Instruction. Return all lines with the word "objects" in them.

Source data.
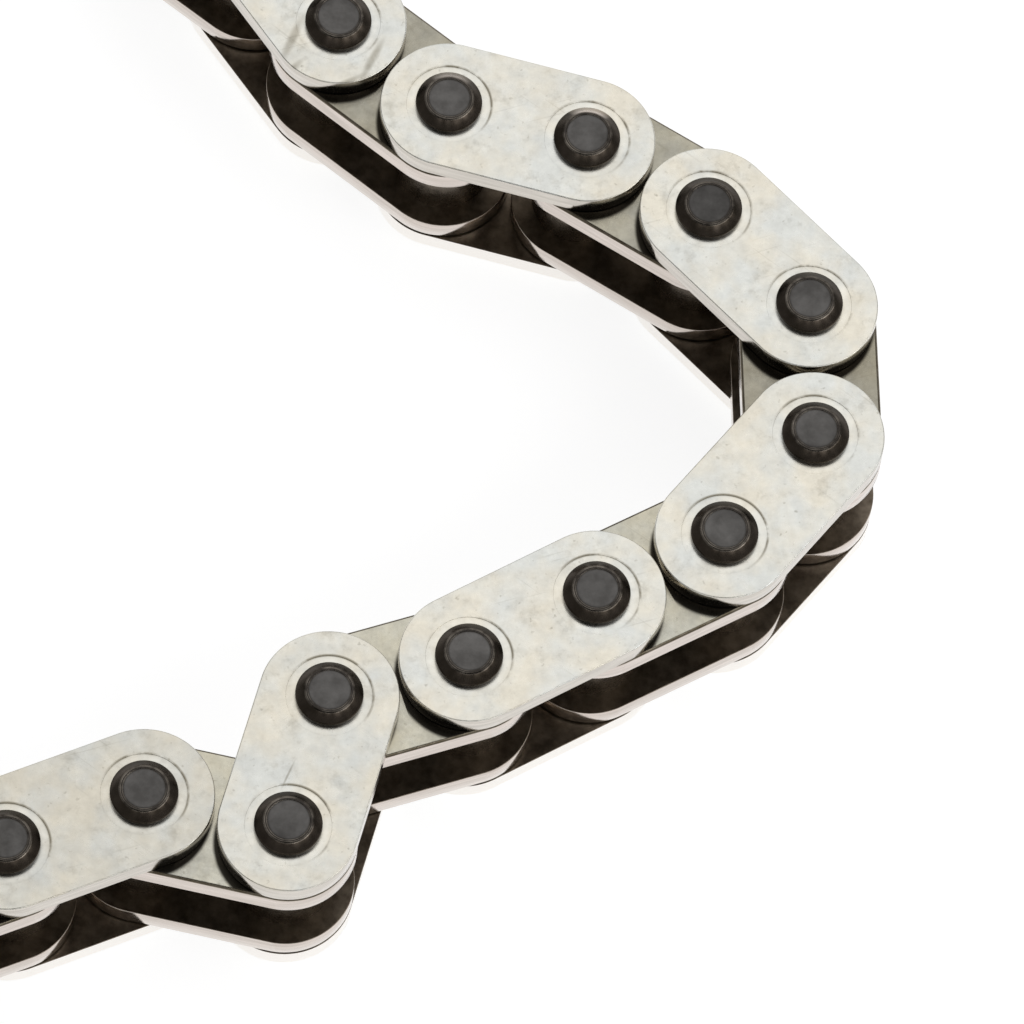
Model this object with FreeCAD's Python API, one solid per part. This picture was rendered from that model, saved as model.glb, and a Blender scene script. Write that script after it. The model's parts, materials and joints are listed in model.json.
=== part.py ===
import FreeCAD, Part

import math
import os

# Simplex bush timing chain of 3/8 inch pitch: a run of fifteen links that lies flat
# on the ends of its pins. Inner and outer links alternate, and a free inner link at
# each end is where the rest of the loop, or a connecting link, would be joined.
# Millimetres, +Z up and along the pins. The origin is on the ground plane, under the
# middle of the run's bounding box.

# Driving dimensions
pin_diameter = 4.45
running_clearance = 0.04       # between pin and bush, on the radius
bush_wall = 0.91
tooth_gap = 3.175              # between the two bushes of a link, where a sprocket tooth goes
neighbour_gap = 0.325          # between the round ends of two plates in one plane
inner_width = 5.72             # between the two inner plates
inner_plate_thickness = 1.7
outer_plate_thickness = 1.5
side_clearance = 0.08          # between an inner plate and the outer plate beside it
pin_end_rise = 0.95            # how far a riveted pin stands out of the outer plate
pin_end_land = 0.4             # straight part of that rise, below the bevel
pin_end_bevel = 0.62           # width of the bevel round the pin's flat end

# How the run is laid: the direction of each link in turn, in degrees from +X
link_directions = [
    -32.0, -49.0, -32.7, -8.6, -25.7,
    -39.9, -82.2, -123.5, -145.8, -144.8,
    -155.9, -99.6, 174.0, -151.4, -151.7,
]

# Sizes that follow: the bush is 6.35 mm and the pitch is 9.525 mm, 3/8 inch
bush_bore = pin_diameter + 2 * running_clearance
bush_diameter = bush_bore + 2 * bush_wall
pitch = bush_diameter + tooth_gap
end_radius = (pitch - neighbour_gap) / 2

# Levels above the ground plane
lower_outer_level = pin_end_rise
lower_inner_level = lower_outer_level + outer_plate_thickness + side_clearance
upper_inner_level = lower_inner_level + inner_plate_thickness + inner_width
upper_outer_level = upper_inner_level + inner_plate_thickness + side_clearance
pin_length = upper_outer_level + outer_plate_thickness + pin_end_rise
bush_length = upper_inner_level + inner_plate_thickness - lower_inner_level

UP = FreeCAD.Vector(0, 0, 1)


def point(x, y, z=0.0):
    return FreeCAD.Vector(x, y, z)


def obround():
    """Outline of a link plate: straight sides and a half circle round each hinge centre."""
    edges = [
        Part.LineSegment(point(0, end_radius), point(pitch, end_radius)),
        Part.Arc(point(pitch, end_radius), point(pitch + end_radius, 0), point(pitch, -end_radius)),
        Part.LineSegment(point(pitch, -end_radius), point(0, -end_radius)),
        Part.Arc(point(0, -end_radius), point(-end_radius, 0), point(0, end_radius)),
    ]
    return Part.Wire([edge.toShape() for edge in edges])


def link_plate(thickness, hole_diameter, level):
    """Flat plate with its first hole on the origin and its second one pitch along +X."""
    holes = [Part.Wire(Part.makeCircle(hole_diameter / 2, point(x, 0), UP)) for x in (0, pitch)]
    face = Part.makeFace([obround()] + holes, "Part::FaceMakerBullseye")
    face.translate(UP * level)
    return face.extrude(UP * thickness)


def bush(x):
    """Plain tube pressed into both inner plates and flush with their outer faces."""
    rims = [Part.Wire(Part.makeCircle(d / 2, point(x, 0), UP)) for d in (bush_diameter, bush_bore)]
    ring = Part.makeFace(rims, "Part::FaceMakerBullseye")
    ring.translate(UP * lower_inner_level)
    return ring.extrude(UP * bush_length)


def pin(x):
    """Pin with a bevelled flat end beyond each outer plate, turned about its axis."""
    radius = pin_diameter / 2
    flat_radius = radius - pin_end_bevel
    bevel_height = pin_end_rise - pin_end_land
    profile = Part.makePolygon([
        point(0, 0, 0),
        point(flat_radius, 0, 0),
        point(radius, 0, bevel_height),
        point(radius, 0, pin_length - bevel_height),
        point(flat_radius, 0, pin_length),
        point(0, 0, pin_length),
        point(0, 0, 0),
    ])
    turned = Part.Face(profile).revolve(point(0, 0), UP, 360)
    turned.translate(point(x, 0))
    return turned


def inner_link():
    """Two plates held apart by two bushes, the space that a sprocket tooth enters."""
    return {
        "upper_plate": link_plate(inner_plate_thickness, bush_diameter, upper_inner_level),
        "lower_plate": link_plate(inner_plate_thickness, bush_diameter, lower_inner_level),
        "bush_a": bush(0),
        "bush_b": bush(pitch),
    }


def outer_link():
    """Two plates riveted to two pins, which turn in the bushes of the inner links."""
    return {
        "upper_plate": link_plate(outer_plate_thickness, pin_diameter, upper_outer_level),
        "lower_plate": link_plate(outer_plate_thickness, pin_diameter, lower_outer_level),
        "pin_a": pin(0),
        "pin_b": pin(pitch),
    }


def hinge_centres():
    """Centre of each hinge along the run, with the middle of the run at x = y = 0."""
    xs = [0.0]
    ys = [0.0]
    for direction in link_directions:
        xs.append(xs[-1] + pitch * math.cos(math.radians(direction)))
        ys.append(ys[-1] + pitch * math.sin(math.radians(direction)))
    middle_x = (min(xs) + max(xs)) / 2
    middle_y = (min(ys) + max(ys)) / 2
    return [point(x - middle_x, y - middle_y) for x, y in zip(xs, ys)]


def link_name(index):
    """Links are counted along the run: inner 1, outer 1, inner 2, outer 2 and so on."""
    kind = "inner_link" if index % 2 == 0 else "outer_link"
    return f"{kind}_{index // 2 + 1}"


def main():
    os.makedirs("parts", exist_ok=True)
    centres = hinge_centres()
    for index, direction in enumerate(link_directions):
        pieces = inner_link() if index % 2 == 0 else outer_link()
        laid = FreeCAD.Placement(centres[index], FreeCAD.Rotation(UP, direction))
        for piece, shape in pieces.items():
            shape.Placement = laid.multiply(shape.Placement)
            shape.exportStep(f"parts/{link_name(index)}_{piece}.step")


main()
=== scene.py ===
import json
import math

import bpy
from mathutils import Matrix, Vector


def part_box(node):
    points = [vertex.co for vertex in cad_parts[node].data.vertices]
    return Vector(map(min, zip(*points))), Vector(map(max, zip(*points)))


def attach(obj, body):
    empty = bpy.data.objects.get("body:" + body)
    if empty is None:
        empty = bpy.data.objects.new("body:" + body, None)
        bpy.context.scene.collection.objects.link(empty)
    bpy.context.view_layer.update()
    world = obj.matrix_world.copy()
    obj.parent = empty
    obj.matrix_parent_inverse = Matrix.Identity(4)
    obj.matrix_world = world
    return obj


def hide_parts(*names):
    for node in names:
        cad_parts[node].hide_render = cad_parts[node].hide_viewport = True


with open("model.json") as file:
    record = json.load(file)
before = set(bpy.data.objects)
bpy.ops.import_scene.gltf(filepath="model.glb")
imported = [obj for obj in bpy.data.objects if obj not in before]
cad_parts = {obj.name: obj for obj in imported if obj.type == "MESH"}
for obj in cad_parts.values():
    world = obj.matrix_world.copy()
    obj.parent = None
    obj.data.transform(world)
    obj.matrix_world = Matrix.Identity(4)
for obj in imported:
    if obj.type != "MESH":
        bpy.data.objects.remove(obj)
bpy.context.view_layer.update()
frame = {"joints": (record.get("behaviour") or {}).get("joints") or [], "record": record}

MM = 0.001

# The run of links, taken from the frame: the centre of each hinge in order, from the
# free bush at one end of the run to the free bush at the other.
mounts = {mount["name"]: mount["pos_m"] for mount in frame["record"]["mounts"]}
joints = sorted(frame["joints"], key=lambda joint: int(joint["name"].split("_")[1]))
places = [mounts["first_free_bush"], *[joint["pos_m"] for joint in joints], mounts["last_free_bush"]]
centres = [Vector((x, y, 0.0)) for x, y, z in places]
link_count = len(centres) - 1
pitch = (centres[1] - centres[0]).length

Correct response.
    empty = bpy.data.objects.get("body:" + body)
        empty = bpy.data.objects.new("body:" + body, None)
        bpy.context.scene.collection.objects.link(empty)
before = set(bpy.data.objects)
imported = [obj for obj in bpy.data.objects if obj not in before]
        bpy.data.objects.remove(obj)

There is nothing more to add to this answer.